Five. Pick one thing this quarter that will move the needle. One talk. One article. One public stand. One project you take on without being asked. Do that, and then do another one next quarter. Brands are not built in a sprint. They are built in a habit.
Bring this conversation to your team
I have spent twenty years building businesses, running for office, and showing up in rooms where my name preceded me. I have seen what a strong brand does for an executive’s career, and what the lack of one costs. If your leadership team needs to hear this, including the uncomfortable parts, I want to talk about it with them.
Book me to speak with your organization.
Common questions
What is the practical difference between a resume and a personal brand?
A resume is a record you control that lists what you have already done. A personal brand is a reputation other people own that signals what you are known for. The resume gets you considered for jobs you apply to.
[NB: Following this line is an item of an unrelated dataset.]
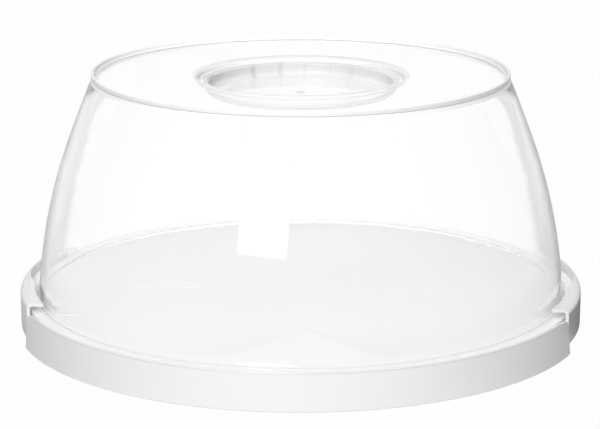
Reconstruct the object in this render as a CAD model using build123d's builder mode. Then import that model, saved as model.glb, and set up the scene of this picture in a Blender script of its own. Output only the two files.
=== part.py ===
from build123d import *

import math
import os

# All sizes are in millimetres. The tray stands on the plane z = 0 and the
# carrier's axis is Z. The latches lie on the +X and -X sides, and the rear of
# the carrier is towards +Y.

# Serving tray
TRAY_RADIUS = 175.0  # outside of the skirt, where it stands on the table
SKIRT_LEAN = 2.0  # how far the skirt leans in between its foot and its rim
SKIRT_WALL = 2.2
RIM_HEIGHT = 22.5  # top of the rim above the table
RIM_WALL = 2.0
RIM_OUTER_ROUND = 1.5
RIM_INNER_ROUND = 0.3
SEAT_DEPTH = 3.0  # how far the plate lies below the top of the rim
PLATE_THICKNESS = 2.2
RAMP_LENGTH = 15.0  # the rim slopes down to each latch over this length
RAMP_DROP = 2.4

# Portion marks on the plate
MARK_COUNT = 6
MARK_INNER_RADIUS = 25.0
MARK_OUTER_RADIUS = 118.0
MARK_WIDTH = 0.9
MARK_DEPTH = 0.35

# Ribs under the plate
RIB_THICKNESS = 1.6
RIB_HEIGHT = 6.0
RIB_RING_RADII = (52.0, 112.0)
RADIAL_RIB_COUNT = 6

# Lid
SEAT_CLEARANCE = 0.8  # between the edge of the lid's flange and the rim
FLANGE_WIDTH = 8.6
FLANGE_THICKNESS = 2.4
FLANGE_EDGE_ROUND = 0.6
LID_WALL = 2.4
FOOT_ROUND = 1.8  # where the dome's wall rises from the flange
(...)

The brand gets you considered for jobs nobody told you were open.
How do executives build a strong professional brand without being on social media all the time?
By doing the work visibly, picking a clear lane, helping people who cannot help them back, and being honest in rooms where honesty is rare. The strongest reputations in most industries move through phone calls, dinners, and conference hallways, not daily posting.
What does a strong personal brand look like in the construction and trades industry?
It looks like a phone someone can pick up to learn what you are actually like, and get the same answer twice. Showing up at industry events year after year, treating the people under you like professionals, keeping your word when projects go sideways, and being visible in trade press when it counts.
How do you know if your personal brand is working for you?
Count invitations, not followers. Calls about roles you did not apply for, peers asking your opinion on a hire, vendors introducing you to clients without being asked, younger people reaching out for advice. Those are the signals. If none of that is happening, your resume might be polished but your brand is quiet.